** TO DO **
Collect all the lines that mention the word "frame".

** DATASET ENTRIES **
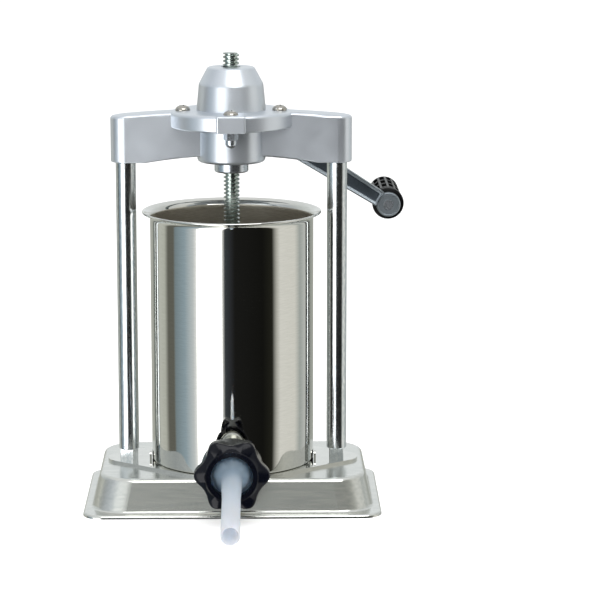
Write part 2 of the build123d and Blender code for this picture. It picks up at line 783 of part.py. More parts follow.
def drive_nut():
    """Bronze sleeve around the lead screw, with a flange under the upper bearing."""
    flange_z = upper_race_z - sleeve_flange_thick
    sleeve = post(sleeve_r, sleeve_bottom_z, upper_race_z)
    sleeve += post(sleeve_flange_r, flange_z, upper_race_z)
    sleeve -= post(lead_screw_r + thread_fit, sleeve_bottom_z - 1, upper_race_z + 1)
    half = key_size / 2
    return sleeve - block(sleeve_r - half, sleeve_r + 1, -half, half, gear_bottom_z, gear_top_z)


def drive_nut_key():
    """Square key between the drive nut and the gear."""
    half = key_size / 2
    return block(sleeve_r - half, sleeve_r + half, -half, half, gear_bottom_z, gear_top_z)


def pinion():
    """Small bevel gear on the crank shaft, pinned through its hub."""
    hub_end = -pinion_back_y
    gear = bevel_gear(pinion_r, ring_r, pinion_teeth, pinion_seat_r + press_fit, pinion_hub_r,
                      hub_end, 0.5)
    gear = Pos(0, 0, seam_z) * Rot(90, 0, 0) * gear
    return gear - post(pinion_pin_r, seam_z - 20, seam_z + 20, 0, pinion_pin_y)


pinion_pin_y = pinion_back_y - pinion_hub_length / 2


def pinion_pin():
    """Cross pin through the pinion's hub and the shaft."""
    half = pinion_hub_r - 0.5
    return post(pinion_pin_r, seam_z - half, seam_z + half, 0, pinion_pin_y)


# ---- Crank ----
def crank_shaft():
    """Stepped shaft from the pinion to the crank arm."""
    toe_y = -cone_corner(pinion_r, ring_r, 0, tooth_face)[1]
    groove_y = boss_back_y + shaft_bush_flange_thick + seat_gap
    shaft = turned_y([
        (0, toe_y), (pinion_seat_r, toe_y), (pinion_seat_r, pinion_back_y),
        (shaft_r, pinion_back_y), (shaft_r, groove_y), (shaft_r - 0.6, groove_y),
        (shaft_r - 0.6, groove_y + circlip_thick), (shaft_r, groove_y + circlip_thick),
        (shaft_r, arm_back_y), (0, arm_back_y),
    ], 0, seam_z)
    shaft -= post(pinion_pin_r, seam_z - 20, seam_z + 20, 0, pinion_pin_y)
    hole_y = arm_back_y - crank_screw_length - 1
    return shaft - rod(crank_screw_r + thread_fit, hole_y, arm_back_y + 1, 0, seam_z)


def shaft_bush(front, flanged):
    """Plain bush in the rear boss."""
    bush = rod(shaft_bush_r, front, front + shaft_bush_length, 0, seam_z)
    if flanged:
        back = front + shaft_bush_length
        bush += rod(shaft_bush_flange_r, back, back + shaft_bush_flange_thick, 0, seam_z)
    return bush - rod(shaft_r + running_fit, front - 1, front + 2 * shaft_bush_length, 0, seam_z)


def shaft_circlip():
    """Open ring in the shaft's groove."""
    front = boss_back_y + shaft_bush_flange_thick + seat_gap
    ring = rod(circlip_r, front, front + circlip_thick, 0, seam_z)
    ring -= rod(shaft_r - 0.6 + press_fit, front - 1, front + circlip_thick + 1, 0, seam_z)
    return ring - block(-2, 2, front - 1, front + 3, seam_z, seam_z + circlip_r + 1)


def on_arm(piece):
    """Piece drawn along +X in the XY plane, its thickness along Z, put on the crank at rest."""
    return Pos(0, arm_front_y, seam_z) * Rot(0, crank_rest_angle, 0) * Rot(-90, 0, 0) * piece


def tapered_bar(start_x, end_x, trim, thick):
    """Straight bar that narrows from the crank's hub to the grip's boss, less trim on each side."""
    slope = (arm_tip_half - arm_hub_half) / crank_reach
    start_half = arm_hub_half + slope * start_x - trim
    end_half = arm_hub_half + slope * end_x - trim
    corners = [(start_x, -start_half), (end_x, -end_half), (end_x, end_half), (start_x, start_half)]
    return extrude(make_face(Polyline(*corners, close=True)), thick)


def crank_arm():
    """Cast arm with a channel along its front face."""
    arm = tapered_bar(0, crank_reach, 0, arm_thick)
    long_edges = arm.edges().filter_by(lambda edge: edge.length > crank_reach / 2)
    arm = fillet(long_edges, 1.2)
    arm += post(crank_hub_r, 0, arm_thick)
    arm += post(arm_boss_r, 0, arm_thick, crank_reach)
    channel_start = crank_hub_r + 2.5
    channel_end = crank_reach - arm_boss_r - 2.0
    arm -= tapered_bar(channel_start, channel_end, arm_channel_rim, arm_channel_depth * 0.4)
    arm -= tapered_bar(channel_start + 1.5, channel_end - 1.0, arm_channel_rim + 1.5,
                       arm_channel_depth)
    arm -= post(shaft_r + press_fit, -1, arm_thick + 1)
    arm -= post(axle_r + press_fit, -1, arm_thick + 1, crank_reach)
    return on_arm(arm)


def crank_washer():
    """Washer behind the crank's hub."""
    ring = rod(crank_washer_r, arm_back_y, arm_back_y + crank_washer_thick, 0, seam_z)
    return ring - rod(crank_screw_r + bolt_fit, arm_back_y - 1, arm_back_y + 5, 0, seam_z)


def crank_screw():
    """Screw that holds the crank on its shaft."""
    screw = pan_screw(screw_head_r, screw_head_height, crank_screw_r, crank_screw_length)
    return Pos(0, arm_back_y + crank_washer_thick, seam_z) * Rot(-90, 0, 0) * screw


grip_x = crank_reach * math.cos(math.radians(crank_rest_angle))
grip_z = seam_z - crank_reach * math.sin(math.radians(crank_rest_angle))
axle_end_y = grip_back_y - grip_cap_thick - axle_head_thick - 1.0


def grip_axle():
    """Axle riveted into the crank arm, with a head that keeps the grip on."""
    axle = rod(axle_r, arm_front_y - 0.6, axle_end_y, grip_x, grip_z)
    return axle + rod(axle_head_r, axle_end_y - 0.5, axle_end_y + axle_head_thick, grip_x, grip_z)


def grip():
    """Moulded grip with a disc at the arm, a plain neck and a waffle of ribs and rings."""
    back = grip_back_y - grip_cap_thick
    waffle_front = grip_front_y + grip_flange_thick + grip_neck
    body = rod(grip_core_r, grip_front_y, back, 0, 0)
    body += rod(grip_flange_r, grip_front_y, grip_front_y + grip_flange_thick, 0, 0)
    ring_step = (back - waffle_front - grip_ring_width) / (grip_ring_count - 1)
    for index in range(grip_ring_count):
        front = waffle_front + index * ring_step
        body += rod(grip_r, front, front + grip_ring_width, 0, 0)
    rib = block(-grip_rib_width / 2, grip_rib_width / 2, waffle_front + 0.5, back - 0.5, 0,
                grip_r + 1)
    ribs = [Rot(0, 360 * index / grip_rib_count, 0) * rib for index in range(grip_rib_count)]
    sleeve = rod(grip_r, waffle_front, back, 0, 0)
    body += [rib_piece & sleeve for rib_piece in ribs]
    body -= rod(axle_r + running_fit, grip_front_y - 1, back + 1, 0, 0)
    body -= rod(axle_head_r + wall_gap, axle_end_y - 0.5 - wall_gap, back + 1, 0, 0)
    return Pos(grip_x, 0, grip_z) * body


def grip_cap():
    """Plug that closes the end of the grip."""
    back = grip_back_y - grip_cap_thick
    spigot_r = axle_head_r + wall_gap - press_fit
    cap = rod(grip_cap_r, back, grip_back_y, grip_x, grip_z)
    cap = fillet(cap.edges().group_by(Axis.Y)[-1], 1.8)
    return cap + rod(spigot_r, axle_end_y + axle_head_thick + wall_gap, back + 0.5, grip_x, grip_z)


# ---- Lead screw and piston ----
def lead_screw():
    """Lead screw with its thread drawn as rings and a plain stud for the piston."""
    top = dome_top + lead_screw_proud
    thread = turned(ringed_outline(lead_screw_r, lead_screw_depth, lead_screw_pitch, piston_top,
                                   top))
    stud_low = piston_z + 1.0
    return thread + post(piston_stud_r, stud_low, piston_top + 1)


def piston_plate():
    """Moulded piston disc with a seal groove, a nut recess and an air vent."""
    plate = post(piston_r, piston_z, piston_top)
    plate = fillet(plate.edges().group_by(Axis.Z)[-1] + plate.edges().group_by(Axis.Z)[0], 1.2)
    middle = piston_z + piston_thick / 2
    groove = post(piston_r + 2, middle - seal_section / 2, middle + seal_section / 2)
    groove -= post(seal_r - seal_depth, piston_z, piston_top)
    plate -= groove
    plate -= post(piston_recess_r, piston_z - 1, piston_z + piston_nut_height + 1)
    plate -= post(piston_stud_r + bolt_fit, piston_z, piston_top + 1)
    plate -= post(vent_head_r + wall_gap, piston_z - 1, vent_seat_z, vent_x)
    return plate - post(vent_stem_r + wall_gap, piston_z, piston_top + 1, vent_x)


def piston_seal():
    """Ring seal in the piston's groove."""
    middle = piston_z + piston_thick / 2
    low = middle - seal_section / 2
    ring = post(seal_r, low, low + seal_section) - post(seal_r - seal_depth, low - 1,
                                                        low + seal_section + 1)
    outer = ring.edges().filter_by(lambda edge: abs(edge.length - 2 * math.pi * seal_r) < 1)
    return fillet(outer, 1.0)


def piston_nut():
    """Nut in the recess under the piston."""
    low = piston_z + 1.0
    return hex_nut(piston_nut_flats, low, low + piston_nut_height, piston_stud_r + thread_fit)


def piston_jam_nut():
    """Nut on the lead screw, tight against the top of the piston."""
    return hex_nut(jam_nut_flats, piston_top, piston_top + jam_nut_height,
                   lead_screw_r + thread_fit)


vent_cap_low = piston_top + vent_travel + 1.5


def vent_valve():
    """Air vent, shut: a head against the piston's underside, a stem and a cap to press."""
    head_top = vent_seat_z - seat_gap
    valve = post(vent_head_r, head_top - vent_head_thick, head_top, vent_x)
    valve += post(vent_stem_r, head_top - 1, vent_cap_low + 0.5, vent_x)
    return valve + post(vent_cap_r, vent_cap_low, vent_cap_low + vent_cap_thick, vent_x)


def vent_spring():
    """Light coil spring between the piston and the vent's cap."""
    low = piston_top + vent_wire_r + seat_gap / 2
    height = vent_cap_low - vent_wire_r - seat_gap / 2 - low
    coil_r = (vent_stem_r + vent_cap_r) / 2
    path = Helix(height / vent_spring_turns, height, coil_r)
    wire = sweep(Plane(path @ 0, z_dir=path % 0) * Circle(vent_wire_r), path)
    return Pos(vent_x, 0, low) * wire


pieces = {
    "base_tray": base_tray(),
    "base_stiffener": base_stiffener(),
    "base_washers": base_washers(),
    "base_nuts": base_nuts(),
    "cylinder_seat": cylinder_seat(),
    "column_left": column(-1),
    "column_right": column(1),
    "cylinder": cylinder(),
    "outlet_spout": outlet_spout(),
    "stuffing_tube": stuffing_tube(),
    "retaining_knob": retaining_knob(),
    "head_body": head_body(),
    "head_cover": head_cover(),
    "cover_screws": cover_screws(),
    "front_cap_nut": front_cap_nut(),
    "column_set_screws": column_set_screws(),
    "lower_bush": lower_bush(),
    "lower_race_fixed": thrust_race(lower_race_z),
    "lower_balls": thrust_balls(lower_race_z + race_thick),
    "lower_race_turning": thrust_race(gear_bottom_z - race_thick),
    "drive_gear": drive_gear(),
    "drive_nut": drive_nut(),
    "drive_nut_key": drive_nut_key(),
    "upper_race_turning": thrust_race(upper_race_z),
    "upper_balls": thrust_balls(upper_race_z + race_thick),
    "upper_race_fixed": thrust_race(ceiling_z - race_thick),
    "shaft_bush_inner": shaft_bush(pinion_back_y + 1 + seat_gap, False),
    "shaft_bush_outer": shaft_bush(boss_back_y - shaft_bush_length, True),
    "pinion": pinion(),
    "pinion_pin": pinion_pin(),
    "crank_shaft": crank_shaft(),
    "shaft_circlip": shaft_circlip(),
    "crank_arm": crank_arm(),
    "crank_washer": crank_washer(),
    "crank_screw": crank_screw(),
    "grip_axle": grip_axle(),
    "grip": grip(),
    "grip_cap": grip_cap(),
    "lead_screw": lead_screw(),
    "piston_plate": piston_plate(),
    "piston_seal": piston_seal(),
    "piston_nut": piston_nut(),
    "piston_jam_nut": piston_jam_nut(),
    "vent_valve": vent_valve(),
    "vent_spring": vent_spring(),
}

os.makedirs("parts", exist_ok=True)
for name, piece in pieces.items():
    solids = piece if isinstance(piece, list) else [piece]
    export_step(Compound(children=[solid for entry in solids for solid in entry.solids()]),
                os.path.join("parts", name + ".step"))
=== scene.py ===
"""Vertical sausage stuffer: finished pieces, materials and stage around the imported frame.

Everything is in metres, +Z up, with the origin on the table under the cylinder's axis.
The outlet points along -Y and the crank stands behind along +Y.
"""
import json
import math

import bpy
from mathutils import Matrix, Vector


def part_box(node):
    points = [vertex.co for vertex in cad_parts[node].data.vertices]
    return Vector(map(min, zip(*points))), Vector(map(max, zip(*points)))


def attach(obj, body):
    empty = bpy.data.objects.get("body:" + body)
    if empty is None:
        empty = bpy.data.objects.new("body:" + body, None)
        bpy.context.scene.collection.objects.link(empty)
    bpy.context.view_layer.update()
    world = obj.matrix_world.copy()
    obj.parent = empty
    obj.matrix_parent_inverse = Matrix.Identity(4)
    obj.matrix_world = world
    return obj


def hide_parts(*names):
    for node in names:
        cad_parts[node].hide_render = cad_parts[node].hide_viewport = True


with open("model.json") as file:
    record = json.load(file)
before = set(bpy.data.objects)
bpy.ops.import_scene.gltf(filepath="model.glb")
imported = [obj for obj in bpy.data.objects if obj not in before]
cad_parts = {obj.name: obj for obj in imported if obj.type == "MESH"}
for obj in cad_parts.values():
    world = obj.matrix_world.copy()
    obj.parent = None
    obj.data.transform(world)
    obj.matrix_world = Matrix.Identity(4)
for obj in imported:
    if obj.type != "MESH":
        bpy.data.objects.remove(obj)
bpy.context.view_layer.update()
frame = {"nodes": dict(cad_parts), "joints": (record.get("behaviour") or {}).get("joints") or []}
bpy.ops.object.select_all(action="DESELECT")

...

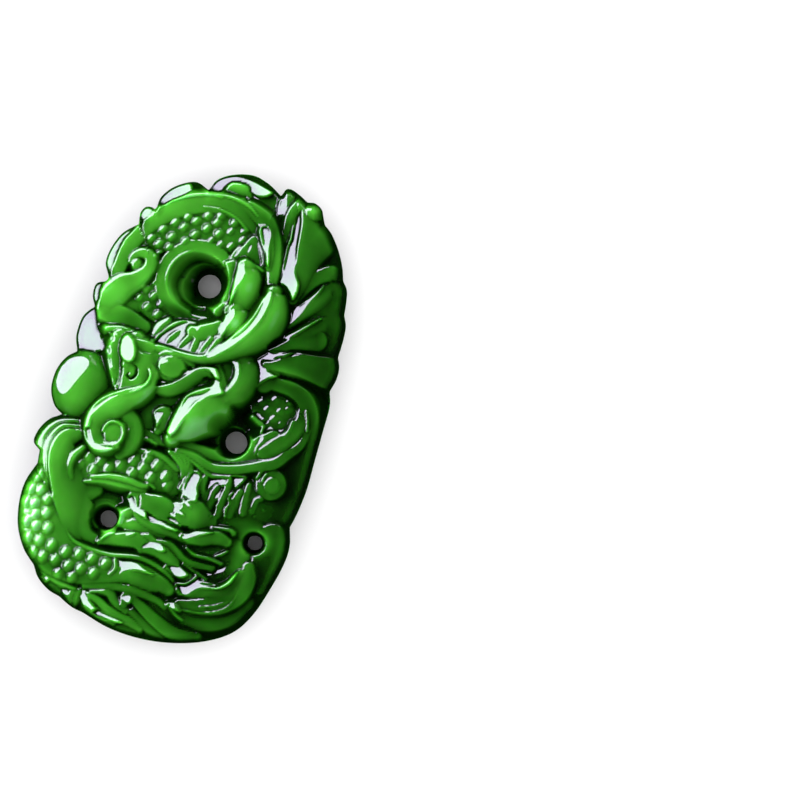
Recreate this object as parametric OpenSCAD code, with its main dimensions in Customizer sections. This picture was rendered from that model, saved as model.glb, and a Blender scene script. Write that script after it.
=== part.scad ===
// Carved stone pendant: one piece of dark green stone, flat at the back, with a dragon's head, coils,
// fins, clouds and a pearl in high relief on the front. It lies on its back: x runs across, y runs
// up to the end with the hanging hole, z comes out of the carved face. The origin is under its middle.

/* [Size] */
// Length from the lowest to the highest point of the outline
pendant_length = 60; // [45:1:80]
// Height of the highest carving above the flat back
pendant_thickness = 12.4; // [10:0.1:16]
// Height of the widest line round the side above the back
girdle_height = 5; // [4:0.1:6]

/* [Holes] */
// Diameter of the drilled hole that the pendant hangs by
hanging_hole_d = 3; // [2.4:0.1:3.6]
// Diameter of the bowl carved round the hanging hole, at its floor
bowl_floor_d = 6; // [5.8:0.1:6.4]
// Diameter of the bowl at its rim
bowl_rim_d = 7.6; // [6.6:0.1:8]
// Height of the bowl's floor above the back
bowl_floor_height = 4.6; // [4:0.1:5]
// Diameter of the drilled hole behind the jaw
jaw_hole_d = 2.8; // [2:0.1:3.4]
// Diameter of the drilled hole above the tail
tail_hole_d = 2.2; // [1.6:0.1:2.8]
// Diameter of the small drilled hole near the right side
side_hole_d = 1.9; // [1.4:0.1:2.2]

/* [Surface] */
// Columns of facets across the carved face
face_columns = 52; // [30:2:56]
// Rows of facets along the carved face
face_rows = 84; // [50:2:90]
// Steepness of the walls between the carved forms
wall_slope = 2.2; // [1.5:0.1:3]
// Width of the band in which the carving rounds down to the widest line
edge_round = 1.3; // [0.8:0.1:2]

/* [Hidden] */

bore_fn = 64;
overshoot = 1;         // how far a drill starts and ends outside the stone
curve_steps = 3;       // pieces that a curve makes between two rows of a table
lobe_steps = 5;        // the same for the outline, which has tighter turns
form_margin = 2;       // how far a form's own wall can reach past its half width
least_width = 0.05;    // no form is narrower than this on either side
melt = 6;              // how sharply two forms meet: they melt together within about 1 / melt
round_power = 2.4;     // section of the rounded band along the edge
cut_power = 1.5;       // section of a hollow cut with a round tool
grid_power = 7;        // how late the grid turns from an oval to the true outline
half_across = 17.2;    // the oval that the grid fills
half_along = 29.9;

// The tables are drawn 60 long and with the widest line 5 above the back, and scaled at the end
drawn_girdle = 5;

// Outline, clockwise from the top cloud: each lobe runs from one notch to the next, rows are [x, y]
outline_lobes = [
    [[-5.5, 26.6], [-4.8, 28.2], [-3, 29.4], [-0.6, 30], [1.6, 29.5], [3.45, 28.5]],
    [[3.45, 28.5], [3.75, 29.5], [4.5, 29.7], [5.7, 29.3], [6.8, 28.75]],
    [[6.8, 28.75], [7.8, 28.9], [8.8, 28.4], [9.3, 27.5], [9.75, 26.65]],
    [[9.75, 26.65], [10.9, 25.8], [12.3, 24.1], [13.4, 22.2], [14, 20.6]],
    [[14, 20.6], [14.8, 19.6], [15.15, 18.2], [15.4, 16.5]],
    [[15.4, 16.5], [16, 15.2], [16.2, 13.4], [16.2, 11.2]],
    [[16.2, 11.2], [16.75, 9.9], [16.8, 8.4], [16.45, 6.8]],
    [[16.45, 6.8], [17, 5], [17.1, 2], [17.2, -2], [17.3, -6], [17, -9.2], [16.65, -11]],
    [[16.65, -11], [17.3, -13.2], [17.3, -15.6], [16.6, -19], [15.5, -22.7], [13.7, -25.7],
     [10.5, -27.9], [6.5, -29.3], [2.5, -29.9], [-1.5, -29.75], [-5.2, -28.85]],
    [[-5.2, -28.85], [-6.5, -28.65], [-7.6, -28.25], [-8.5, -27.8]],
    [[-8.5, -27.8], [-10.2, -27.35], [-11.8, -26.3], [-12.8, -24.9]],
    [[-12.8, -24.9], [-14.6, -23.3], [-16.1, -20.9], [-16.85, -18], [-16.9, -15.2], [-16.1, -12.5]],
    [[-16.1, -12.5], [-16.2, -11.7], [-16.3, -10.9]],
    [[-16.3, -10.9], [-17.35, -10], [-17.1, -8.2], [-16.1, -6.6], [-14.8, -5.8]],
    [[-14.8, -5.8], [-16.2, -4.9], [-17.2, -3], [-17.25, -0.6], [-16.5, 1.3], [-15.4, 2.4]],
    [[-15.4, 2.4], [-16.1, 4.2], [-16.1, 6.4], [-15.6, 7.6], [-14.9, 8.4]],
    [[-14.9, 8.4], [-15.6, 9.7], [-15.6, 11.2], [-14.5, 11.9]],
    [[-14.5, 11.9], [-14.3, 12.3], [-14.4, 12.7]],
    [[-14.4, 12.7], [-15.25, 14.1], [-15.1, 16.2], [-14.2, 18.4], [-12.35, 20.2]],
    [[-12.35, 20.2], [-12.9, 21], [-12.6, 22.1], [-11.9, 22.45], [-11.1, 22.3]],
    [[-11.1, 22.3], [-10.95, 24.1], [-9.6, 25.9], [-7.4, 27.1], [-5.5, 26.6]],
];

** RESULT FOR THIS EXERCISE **
"""Vertical sausage stuffer: finished pieces, materials and stage around the imported frame.
frame = {"nodes": dict(cad_parts), "joints": (record.get("behaviour") or {}).get("joints") or []}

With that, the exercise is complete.